Samsung Electronics’ shareholder meeting added fuel to market sentiment on the same day—the chip giant gave an optimistic outlook on demand for artificial intelligence, and both Samsung Electronics and SK Hynix surged over 7%. Holding companies like CJ Group and SK Corporation also saw sharp increases, having already strengthened earlier in the week due to related policy news being reported by local media.

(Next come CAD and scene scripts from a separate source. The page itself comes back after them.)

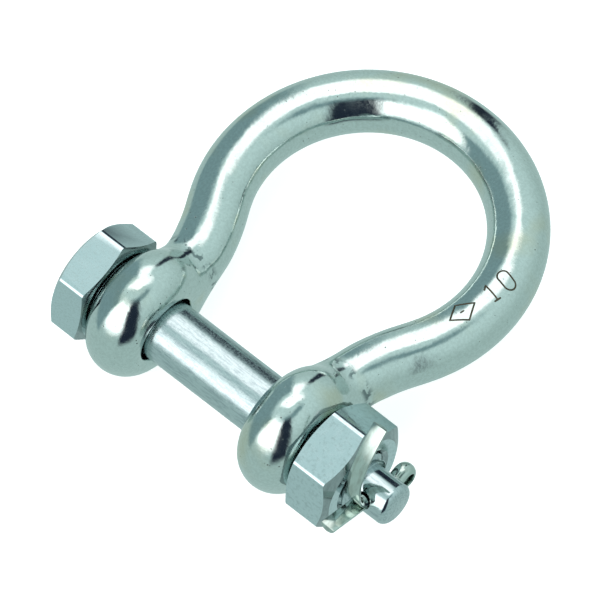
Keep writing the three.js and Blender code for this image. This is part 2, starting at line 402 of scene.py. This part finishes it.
def stamp(place, mark, *strokes):
    """Sets one mark's strokes on the top of the bar, with its head towards the inside of the bow."""
    for more in strokes:
        combine(mark, "UNION", more)
    mark.rotation_euler.z = STAMP_TURN
    mark.location = (*place, BAR_R + STAMP_PROUD)
    hold(mark)
    bpy.ops.object.transform_apply(location=True, rotation=True)
    for vertex in mark.data.vertices:
        off = math.hypot(vertex.co.x, vertex.co.y - CROWN_Y) - CROWN_R
        vertex.co.z -= BAR_R - math.sqrt(BAR_R * BAR_R - off * off)
    return mark


top = ONE_HIGH / 2
flag = stroke((0, top), (ONE_FLAG[0], top + ONE_FLAG[1]))
foot = stroke((-ONE_FOOT / 2, -top), (ONE_FOOT / 2, -top))
one = stamp(ONE_AT, stroke((0, -top), (0, top)), flag, foot)
zero = stamp(ZERO_AT, ring(ZERO_WIDE, ZERO_HIGH))
tips = [(LOZENGE_LONG / 2, 0), (0, LOZENGE_WIDE / 2), (-LOZENGE_LONG / 2, 0), (0, -LOZENGE_WIDE / 2)]
sides = [stroke(tips[i - 1], tips[i]) for i in range(4)]
lozenge = stamp(LOZENGE_AT, *sides, stroke((-LOZENGE_DOT / 2, 0), (LOZENGE_DOT / 2, 0)))

STEEL = (0.61, 0.70, 0.68)
STEEL_SHADE = (0.56, 0.64, 0.62)
STRAW = (0.60, 0.56, 0.36)
# The next dark teal is painted shade for the creases where the legs grow out of the eyes.
CREASE_SHADE_COLOUR = (0.07, 0.11, 0.12)
PIT_DARK = (0.10, 0.11, 0.10)
CREASE_SHADE_FROM, CREASE_SHADE_TO = (0.0096, 0.0105), (0.0108, 0.0122)  # metres up the leg where the painted shade in each crease starts and ends
polished, tree, shader = steel("buffed_stainless")
large_pits = pits(tree, spacing=1.6, size=0.14, share=0.3)
small_pits = pits(tree, spacing=0.7, size=0.08, share=0.22)
pitted = node(tree, "Math", {0: large_pits, 1: small_pits}, operation="MAXIMUM").outputs[0]
tinted = between(tree, grain(tree, 9), 0.52, 0.72, 0.0, 0.4)
up_leg = node(tree, "SeparateXYZ", {0: node(tree, "TexCoord", {}).outputs["Object"]}).outputs["Y"]
# Painted shade: a dark teal colour, broken up by noise, painted into the crease where each leg grows out of
# its eye.
neck = times(tree, between(tree, up_leg, *CREASE_SHADE_FROM), between(tree, up_leg, *CREASE_SHADE_TO, 1.0, 0.0))
painted_crease_shade = times(tree, neck, between(tree, grain(tree, 1.6, detail=4), 0.5, 0.57, 0.0, 0.75))
skin = blend_colour(tree, between(tree, grain(tree, 0.45, detail=3), 0.35, 0.65), STEEL, STEEL_SHADE)
skin = blend_colour(tree, painted_crease_shade, blend_colour(tree, tinted, skin, STRAW), CREASE_SHADE_COLOUR)
tree.links.new(blend_colour(tree, pitted, skin, PIT_DARK), shader.inputs["Base Color"])
tree.links.new(between(tree, grain(tree, 2.4, detail=4), 0.35, 0.7, 0.08, 0.18), shader.inputs["Roughness"])
relief(tree, shader, [
    (grain(tree, 7, detail=1), 0.20), (grain(tree, 2, detail=3), 0.036), (grain(tree, 0.5, detail=3), 0.0013),
    (pitted, -0.03),
])
GROOVE_DARK = (0.06, 0.05, 0.035)
GROOVE_BROWN = (0.16, 0.14, 0.10)
etched, tree, shader = steel("stamped_groove")
groove_colour = blend_colour(tree, grain(tree, 0.5), GROOVE_DARK, GROOVE_BROWN)
tree.links.new(groove_colour, shader.inputs["Base Color"])
shader.inputs["Roughness"].default_value = 0.5

bow.data.materials.append(polished)
for mark in (one, zero, lozenge):
    mark.data.materials.append(etched)
    combine(bow, "DIFFERENCE", mark, material_mode="TRANSFER")
finish_mesh(bow, sharp=30)
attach(bow, "bow_body")
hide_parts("bow")


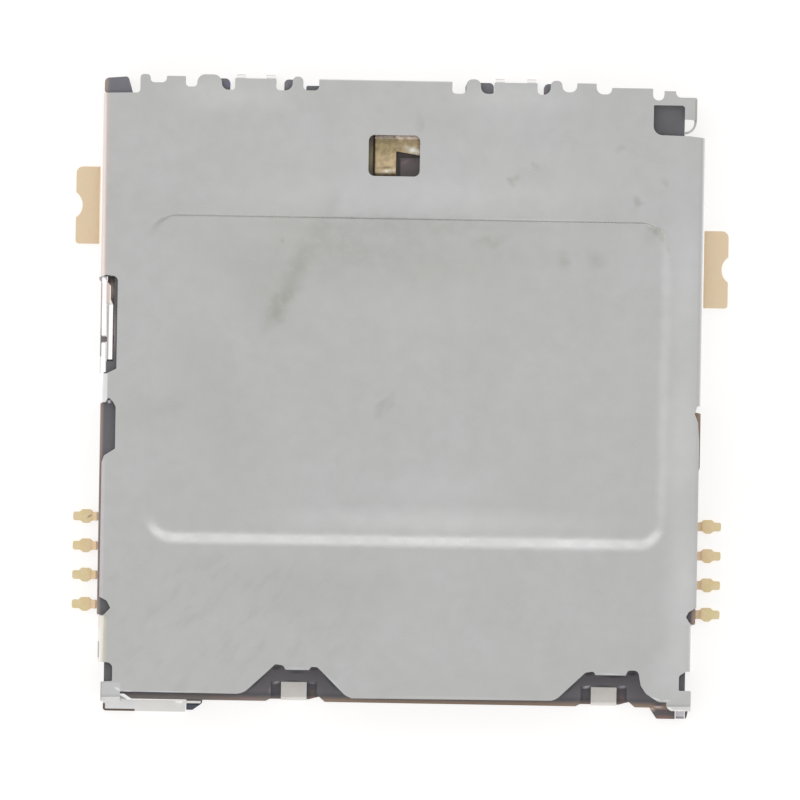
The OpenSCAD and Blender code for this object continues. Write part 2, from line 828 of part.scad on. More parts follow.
// A large solder tab outside the shell, running to +X from x = 0, its middle at y = 0
module switch_tab() {
    h = tab_l / 2;
    step_in = half_w - body_half;
    intersection() {
        difference() {
            plan(-eps, lead_top + eps)
                polygon(rounded([
                    [0, -h + tab_neck, 0],
                    [step_in + 0.04, -h, 0.02],
                    [step_in + tab_reach, -h, 0.09],
                    [step_in + tab_reach, h, 0.18],
                    [step_in + 0.04, h, 0.02],
                    [0, h - tab_neck, 0]
                ]));
            translate([step_in + tab_reach + tab_nick_r - tab_nick_d, 0, -eps])
                cylinder(r = tab_nick_r, h = 2);
        }
        along(-tab_l, tab_l)
            polygon([
                [0, lead_z],
                [step_in - 0.02, 0],
                [step_in + tab_reach + eps, 0],
                [step_in + tab_reach + eps, switch_t],
                [step_in + 0.04, switch_t],
                [0.04, lead_top],
                [0, lead_top]
            ]);
    }
}

arm_front = window_y + 0.14;
arm_rear = arm_front + arm_bar_w;
arm_flare = 0.1;
flare_l = 0.6;
arm_waist = 0.15;
wide_l = 1.2;
waist_l = 0.2;
finger_x = window_x - window_w / 2 + 0.17 + finger_w / 2;
finger_tip_y = window_y - window_l / 2 + 0.02;
bar_inset = 0.4;
bar_x = body_half - bar_inset;
tab_neck = 0.1;
inner_tab_l = tab_l - 2 * tab_neck;

module spring_lead() {
    // From the tab along the right wall to the rear
    block([bar_x - arm_bar_w / 2, tab_r_y - inner_tab_l / 2, lead_z],
        [body_half, tab_r_y + inner_tab_l / 2, lead_top]);
    lead([[bar_x, tab_r_y], [bar_x, arm_rear - arm_waist - arm_bar_w / 2]], arm_bar_w);
}

module switch_arm() {
    x0 = finger_x - finger_w / 2;
    x1 = finger_x + finger_w / 2;
    plan(lead_z, lead_top)
        polygon([
            [x0, arm_front],
            [x1, arm_front],
            [x1 + flare_l, arm_front - arm_flare],
            [bar_x, arm_front - arm_flare],
            [bar_x, arm_rear - arm_waist],
            [x1 + wide_l, arm_rear - arm_waist],
            [x1 + wide_l - waist_l, arm_rear],
            [x0, arm_rear]
        ]);
}

// The finger in side view: up towards the card opening, then curled down at its tip
curl_r = 0.15;
curl_sweep = 60;

module switch_finger() {
    root = arm_rear;
    top = floor_t + finger_rise;
    r = curl_r;
    start = switch_t;
    run = root - finger_tip_y - r;
    z0 = lead_z + switch_t / 2;
    cz = top - switch_t / 2 - r;
    reach = norm([run, cz - z0]);
    ramp = atan2(cz - z0, run) + asin(r / reach);
    mirror([0, 1, 0])
        translate([0, -root, 0])
            across(finger_x - finger_w / 2, finger_x + finger_w / 2)
                polygon(ribbon(concat([[0, z0], [start, z0 + start * tan(ramp)]],
                    arc_points([run, cz], r, 90 + ramp, -ramp - curl_sweep, 10)), switch_t));
}

module detect_spring() {
    color(gold) {
        translate([body_half, tab_r_y, 0]) switch_tab();
        spring_lead();
        switch_arm();
        switch_finger();
    }
}

// The fixed contact comes in from the front and ends in a pad under the finger's tip
pad_l = 0.4;
pad_under = 0.1;
run_front = 0.5;

module fixed_lead() {
    pad_y = finger_tip_y + pad_under;
    run_y = finger_tip_y - run_front;
    bend_x = tray_l - pad_l / 2;
    block([-body_half, tab_l_y - inner_tab_l / 2, lead_z],
        [bend_x, tab_l_y + inner_tab_l / 2, lead_top]);
    lead([[bend_x, tab_l_y], [bend_x, run_y], [finger_x, run_y], [finger_x, pad_y]], pad_l);
}

module detect_contact() {
    color(gold) {
        translate([-body_half, tab_l_y, 0]) mirror([1, 0, 0]) switch_tab();
        fixed_lead();
    }
}

// Front solder tabs: flush in the floor, with a leg down to the board

nail_t = 0.12;
nail_r = 0.05;
nail_z = floor_t - nail_t;
nail_front = lip_y + 0.03;
nail_back = nail_front + nail_l;
nail_left_x = notch_l - 0.04;
nail_right_x = notch_r - 0.02;

module nail(x) {
    bend = [nail_front + nail_t + nail_r, nail_z - nail_r];
    across(x - nail_w / 2, x + nail_w / 2)
        polygon(concat(
            [[nail_back, nail_z], [nail_back, floor_t]],
            arc_points(bend, nail_t + nail_r, 90, 90, arc_steps),
            [[nail_front, 0], [nail_front + nail_t, 0]],
            arc_points(bend, nail_r, 180, -90, arc_steps)
        ));
}

module front_tab_left() {
    color(steel) nail(nail_left_x);
}

module front_tab_right() {
    color(steel) nail(nail_right_x);
}

// Moulding

module floor_outline() {
    polygon(rounded([
        [-front_body, lip_y + 0.13, 0.05],
        [left_flap[1] + 0.1, lip_y + 0.13, 0.03],
        [left_flap[1] + 0.3, lip_y, 0.05],
        [right_flap[0] - 0.1, lip_y, 0.05],
        [right_flap[0] + 0.05, lip_y + 0.13, 0.03],
        [front_body, lip_y + 0.13, 0.05],
        [front_body, front_wall_y, 0.05],
        [mid_half, front_wall_y + 0.04, 0.03],
        [mid_half, open_y - 1.7, 0],
        [mid_half + rib, open_y - 1.5, 0],
        [mid_half + rib, open_y - 0.03, 0.03],
        [body_half, open_y, 0.03],
        [body_half, block_y0 - 0.05, 0.03],
        [block_r, block_y0 - 0.05, 0.03],
        [block_r, wall_y, 0.08],
        [-body_half, wall_y, 0.05],
        [-body_half, open_y, 0.03],
        [left_inset - mid_half, open_y - 0.03, 0.03],
        [left_inset - mid_half, front_wall_y + 0.04, 0.03],
        [-front_body, front_wall_y, 0.05]
    ]));
}

// Bosses that carry the rear lobes and guide the rear flaps: left end, right end
bosses = [[-5.64, -4.76], [-3.28, -2.84], [1.66, 2.43], [3.8, 4.24]];

module rear_bosses() {
    for (b = bosses)
        plan(0, body_top)
            polygon(rounded([
                [b[0], wall_y - 0.1, 0],
                [b[1], wall_y - 0.1, 0],
                [b[1], rear_y - 0.02, 0.12],
                [b[0], rear_y - 0.02, 0.12]
            ]));
    // Ledge inside the long flap
    plan(0, body_top)
        polygon(rounded([
            [tongues[long_flap][1] - 0.35, wall_y - 0.1, 0],
            [tongues[long_flap][0] - 0.05, wall_y - 0.1, 0],
            [tongues[long_flap][0] - 0.05, rear_y - sheet_t - fit_gap, 0.05],
            [tongues[long_flap][1] - 0.35, rear_y - sheet_t - fit_gap, 0.05]
        ]));
    // Corner block at the rear left, behind the end of the side wall
    plan(0, body_top)
        polygon(rounded([
            [-mid_half, left_block_y + fit_gap, 0.03],
            [-body_half, left_block_y + fit_gap, 0],
            [-body_half, left_block_y - 0.2, 0],
            [corner_x, left_block_y - 0.2, 0],
            [corner_x, left_block_y + 0.02, 0],
            [corner_x - 0.13, rear_y - 0.01, 0.06],
            [-mid_half, rear_y - 0.06, 0.12]
        ]));
}

// Feet in front of the floor
block_h = 0.3;
bridge_h = clamp_z - 0.04;

module front_blocks() {
    difference() {
        plan(0, block_h)
            polygon(rounded([
                [foot_l_end + fit_gap, lip_y + 0.1, 0],
                [foot_l_end + fit_gap, front_y + 0.06, 0.02],
                [foot_l_end + 0.2, front_y + 0.06, 0.04],
                [foot_l_end + 0.45, lip_y - 0.1, 0.02],
                [foot_l_end + 0.48, lip_y + 0.1, 0]
            ]));
        // Low bridge under the shell's joggled foot
        block([foot_l_end, lip_y - 0.13, bridge_h], [foot_l_end + 1, lip_y, total_h]);
    }
    difference() {
        plan(0, block_h)
            polygon(rounded([
                [right_flap[0] - 0.48, lip_y + 0.1, 0],
                [right_flap[0] - 0.42, lip_y - 0.05, 0.03],
                [right_flap[0] - 0.25, front_y + 0.04, 0.06],
                [right_flap[1] - 0.1, front_y + 0.04, 0.08],
                [right_flap[1] - 0.06, lip_y - 0.1, 0.03],
                [right_flap[1] - 0.06, lip_y + 0.2, 0]
            ]));
        // Room for the leg of the shell
        block([leg_x - leg_w - fit_gap, front_y, -eps],
            [leg_x + fit_gap, front_flap_y + sheet_t + fit_gap, total_h]);
    }
}

// Length of the root that lies bare in the opening, where the arm starts to rise
arm_rise_room = 0.02;

module contact_openings() {
    for (i = [0:7]) {
        y = row_y(i) - arm_l - arm_rise_room;
        block([column_x(i) - arm_w / 2 - slot_play, y, -eps],
            [column_x(i) + arm_w / 2 + slot_play, row_y(i) + tip_r + slot_play, floor_t + eps]);
    }
}

// Set-backs of the floor's front edge round the front solder tabs and at the right end of their
// pockets, and the floor of the pockets
lip_back = 0.06;
pocket_back = 0.14;
pocket_floor = 0.08;

module nail_room(x) {
    half = nail_w / 2;
    side = half + nail_pocket;
    // The front edge stands back between the pockets
    plan(-eps, total_h)
        polygon([
            [x - side - 0.14, lip_y - eps],
            [x - side - 0.14, lip_y],
            [x - side - 0.02, lip_y + lip_back],
            [x + half + 0.06, lip_y + lip_back],
            [x + side + 0.06, lip_y + pocket_back],
            [x + side + 0.22, lip_y],
            [x + side + 0.22, lip_y - eps]
        ]);
    block([x - half, lip_y - eps, -eps], [x + half, nail_front + nail_t, floor_t + eps]);
    block([x - half, lip_y, nail_z], [x + half, nail_back, floor_t + eps]);
    block([x - half, lip_y, nail_z - nail_r], [x + half, nail_front + nail_t + nail_r, floor_t]);
    for (s = [-1, 1])
        across(x + s * half, x + s * side)
            polygon([
                [lip_y - eps, pocket_floor],
                [nail_back - 0.07, pocket_floor],
                [nail_back + 0.03, floor_t],
                [nail_back + 0.03, floor_t + eps],
                [lip_y - eps, floor_t + eps]
            ]);
}

switch_floor = 0.07;
finger_gap = 0.05;
channel_gap = 0.08;

module switch_room() {
    // Channel for the switch arm, wider behind the window
    x0 = finger_x - finger_w / 2 - finger_gap;
    block([x0, arm_front - arm_flare - channel_gap, switch_floor],
        [tray_r, arm_rear - arm_waist + channel_gap, floor_t + eps]);
    block([x0, arm_front, switch_floor],
        [finger_x + finger_w / 2 + wide_l + channel_gap, arm_rear + channel_gap, floor_t + eps]);
    // Well round the finger
    block([x0, finger_tip_y - 0.1, lead_z],
        [finger_x + finger_w / 2 + 0.12, arm_front + 0.2, floor_t + eps]);
}

// Length of the opening in the side wall for the leaf's dimple, and play at the leaf's tip and dimple
leaf_mouth = 1.3;
tip_play = 0.05;
dimple_play = 0.08;

module housing() {
    color(black)
        difference() {
            union() {
                difference() {
                    plan(0, body_top) floor_outline();
                    // Space for the card tray, open at the front
                    block([tray_l, lip_y - 1, floor_t], [tray_r, stop_y, total_h]);
                    // The front walls stand back from the corner flaps
                    block([-half_w, lip_y - 1, floor_t], [half_w, corner_back - 0.04, total_h]);
                    // Room for the lock leaf, for its dimple and for the strip of wall below it
                    block([-half_w, leaf_y0 + 0.02, floor_t],
                        [strip_x + sheet_t + fit_gap, leaf_y1 - 0.02, total_h]);
                    block([-half_w, leaf_tip_y - tip_play, floor_t],
                        [-half_w + sheet_t + leaf_step + fit_gap, leaf_y1 - 0.02, total_h]);
                    block([-half_w, leaf_tip_y - tip_play, floor_t],
                        [tray_l + eps, leaf_tip_y + leaf_mouth, dimple_z + dimple_r + dimple_play]);
                    block([-half_w, leaf_y0 - 0.08, -eps],
                        [strip_x + sheet_t + fit_gap, leaf_y1 + 0.08, floor_t + eps]);
                }
                // Nub that snaps into the notch of that strip
                block([strip_x + 0.02, nub_y - nub_half, nub_z],
                    [strip_x + sheet_t + 0.1, nub_y + nub_half, nub_z + 0.1]);
                // Filled corner below the cut-out at the rear right
                block([block_l - 0.05, block_y0 - 0.05, 0], [tray_r + 0.1, stop_y + 0.1, body_top]);
                rear_bosses();
                front_blocks();
            }
            contact_openings();
            for (i = [0:7]) {
                contact_root(i);
                contact_lead(i);
            }
            nail_room(nail_left_x);
            nail_room(nail_right_x);
            switch_room();
            spring_lead();
            switch_arm();
            fixed_lead();
        }
}

shell();
housing();
contact(0);  // contact_c1
contact(1);  // contact_c2
contact(2);  // contact_c3
contact(3);  // contact_c4
contact(4);  // contact_c5
contact(5);  // contact_c6
contact(6);  // contact_c7
contact(7);  // contact_c8
detect_spring();
detect_contact();
front_tab_left();
front_tab_right();
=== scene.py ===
# The looks of a micro SIM card socket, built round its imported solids. Lengths are in metres, but in
# millimetres in the tables of marks and in the materials.
import json
import math

import bmesh
import bpy
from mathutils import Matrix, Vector


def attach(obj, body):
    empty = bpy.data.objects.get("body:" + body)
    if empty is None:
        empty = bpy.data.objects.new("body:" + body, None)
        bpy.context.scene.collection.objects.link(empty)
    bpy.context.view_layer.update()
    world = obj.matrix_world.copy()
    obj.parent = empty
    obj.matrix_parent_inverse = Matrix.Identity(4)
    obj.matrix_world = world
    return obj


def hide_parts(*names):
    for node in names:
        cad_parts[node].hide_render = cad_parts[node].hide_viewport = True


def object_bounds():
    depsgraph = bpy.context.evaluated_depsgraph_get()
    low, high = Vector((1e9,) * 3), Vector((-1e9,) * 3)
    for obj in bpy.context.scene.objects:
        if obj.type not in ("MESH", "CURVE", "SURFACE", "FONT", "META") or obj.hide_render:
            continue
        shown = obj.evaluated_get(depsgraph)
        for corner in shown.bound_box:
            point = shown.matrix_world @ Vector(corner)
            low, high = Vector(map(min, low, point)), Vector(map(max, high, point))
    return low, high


MM = 0.001

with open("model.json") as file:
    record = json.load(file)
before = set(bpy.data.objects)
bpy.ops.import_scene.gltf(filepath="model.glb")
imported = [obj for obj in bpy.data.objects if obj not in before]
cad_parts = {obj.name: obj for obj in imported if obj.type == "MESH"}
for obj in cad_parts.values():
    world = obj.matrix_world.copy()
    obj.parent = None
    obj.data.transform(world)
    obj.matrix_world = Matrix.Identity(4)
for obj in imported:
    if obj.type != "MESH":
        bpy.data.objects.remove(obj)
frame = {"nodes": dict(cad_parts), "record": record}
cad_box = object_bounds()
scene = bpy.context.scene
scene.view_settings.view_transform = "Standard"

# Camera: straight above the socket, turned by the photograph's small roll
VIEW_WIDTH = 21.858 * MM
VIEW_CENTRE = (0.021 * MM, -0.101 * MM)
VIEW_ROLL = math.radians(1.0)
LENS = 800
SENSOR = 36
NEAR, FAR = 0.001, 10

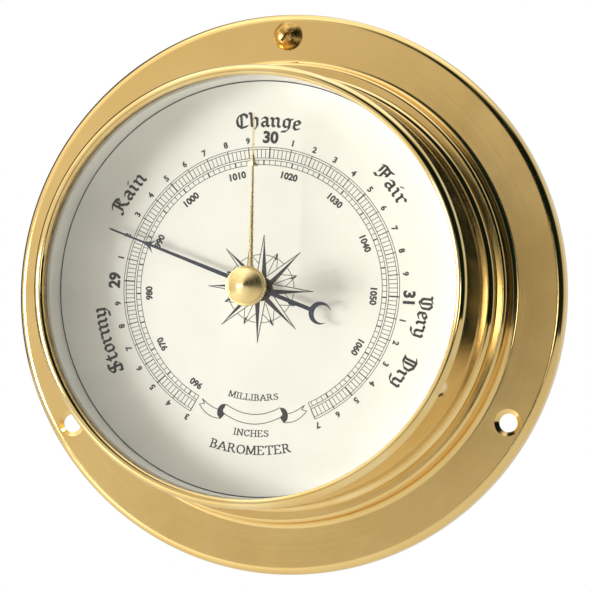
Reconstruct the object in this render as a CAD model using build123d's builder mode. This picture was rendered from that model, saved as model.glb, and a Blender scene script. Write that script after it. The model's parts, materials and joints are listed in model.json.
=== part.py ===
"""Ship barometer: a brass wall-mounting aneroid barometer with a set hand.

Frame: the wall is the plane Y = 0 and the dial faces -Y, with +Z up and +X to
the viewer's right. The origin is the centre of the rim that meets the wall.
Lengths are millimetres. A "height" is a distance from the wall towards the
viewer, so a point at height h lies at Y = -h.
"""
import os
from math import cos, pi, radians, sin, tan

from build123d import *

os.makedirs("parts", exist_ok=True)

# ---------------------------------------------------------------- driving sizes
# Fits
FIT = 0.05  # radial clearance where one fixed piece drops into another
RUN = 0.03  # radial running clearance of pivots and shafts
GAP = 0.35  # least gap between pieces that move past each other
STUD_PROUD = 0.4  # how far a threaded stud stands out of its nut

# Wall flange, and the drum that rises from it
FLANGE_R = 76.0  # outer radius of the wall flange
FLANGE_H = 5.0  # height of the flange's flat face at its outer edge
FLANGE_RISE = 0.4  # extra height of the flange where it meets the barrel
RIM_R = 2.2  # radius of the rolled rim
SHEET = 1.3  # wall of the spun flange and lower barrel
BARREL_R = 61.9  # outer radius of the lower barrel
LEDGE_H = 14.4  # height of the ledge that the bezel sits on
SHOULDER_R = 1.0  # rounding of the lower barrel's shoulder
COVE_R = 1.8  # cove between flange and barrel
SEAT_STEP = 0.4  # depth of the turned seat under the bezel
SEAT_R = 60.25  # outer radius of that seat
NECK_WALL = 1.0  # wall of the drum that holds the dial and the glass
DRUM_FOOT_W = 2.0  # width of the drum's turned-out foot, under the ledge
NECK_H = 47.4  # height of the neck's front rim, which carries the glass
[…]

This policy issuance is the latest step in President Lee Jae-myung’s push to modernize capital market governance and continually reduce the "Korea Discount". "Double listing" has long been seen as a structural ailment suppressing holding company valuations and causing chronic undervaluation in South Korea's stock market. The ban has boosted investor confidence, but the market is assessing whether the reform can translate into actual improvement in shareholder returns.
Core of the Policy: Strict Review, Principally Banning Repeated Listings
"Double listing" refers to a listed parent company spinning off its high-quality subsidiary for a separate public listing. This practice is thought to systematically dilute the share price of holding companies and is considered the structural root of the long-term discount in South Korea’s stock market.
Lee Eog-weon stated, that the government will, in principle, through strict review, ban repeated listing to protect ordinary shareholders' rights. According to Bloomberg, the new regulation is expected to impact IPO plans of major chaebol-affiliated companies, such as SK, HD Hyundai, and Hanwha Group.
Fibonacci Asset Management global CEO Jung In-yoon pointed out that chaebol groups have long repeatedly spun off their best business units for listing, "causing equity dilution and hindering the enhancement of surviving company value." He believes that as the new regulation tightens the listing of affiliated companies, the number of high-quality business units being independently spun off for listing will significantly decrease. The usual path for large chaebols to finance through affiliated company IPOs will likely be blocked.
The 2022 IPO of LG Energy Solution is a often-cited typical case. LG Chem spun off this high-growth battery business at the peak of the electric vehicle boom, after which the parent company’s share price fell about 9% in a month and remained sluggish.
Korea Discount: Valuation Gap Remains Significant
Although the Kospi has cumulatively risen over 121% since the beginning of 2025, with market capitalization increasing by about $1.7 trillion, the "Korea Discount" problem remains prominent.
The current price-to-book ratio for the Kospi is about 1.7 times—significantly higher than the historical low of less than 1, yet still lower than 1.9 times for the Tokyo Stock Exchange Index and 1.8 times for China’s CSI 300.
The comparison in earnings is even more striking. According to Bloomberg data, earnings for Kospi constituents are expected to more than double over the next 12 months, far above the 12% for Tokyo Stock Exchange constituents, showing that current valuations remain attractive relative to fundamentals.
Jeong Cheong-rae, leader of the ruling Democratic Party, stated last week that South Korea’s price-to-book ratio is far below the average of around 3 times for developed economies, and called for moving from a "Korea Discount" to a "Korea Premium." JPMorgan has set a target for the Kospi at 7,500 points, which implies more than 41% upside from current levels, but analysts say this depends on further substantive progress in corporate governance reform.
Implementation: Gap Between Policy Announcement and Shareholder Returns Remains
Though the "double listing" ban has boosted market sentiment, multiple investors cautioned that it remains to be seen whether the policy will actually translate into real improvements in companies’ fundamentals.
Indrani De, Global Head of Investment Research at FTSE Russell, pointed out that chaebols are a dominant feature of South Korean business, resulting in complex cross-shareholding structures, insufficient protection for minority shareholders, and historically low dividend yields. She said that investors want to see "policy changes actually translate into improved return on equity (ROE)," rather than just being announced at the policy level.
Jonathan Pines, portfolio manager at Federated Hermes, believes that changes to inheritance tax law are vital.
Currently, controlling shareholders have a motive to tolerate or even actively depress share prices to deal with wealth succession.
He said, "If a law requiring inheritance taxation based on net assets instead of market value is passed, it will fundamentally eliminate the motivation to maintain low share prices." Once the government reforms are ultimately implemented, the "Korea Discount" could be thoroughly eradicated.
Christian Heck, portfolio manager at First Eagle Investments, believes that although South Korea is advancing reforms similar to Japan’s, its valuation still has "room for normalization" toward Japanese levels, indicating that the reform dividend has not yet been fully realized.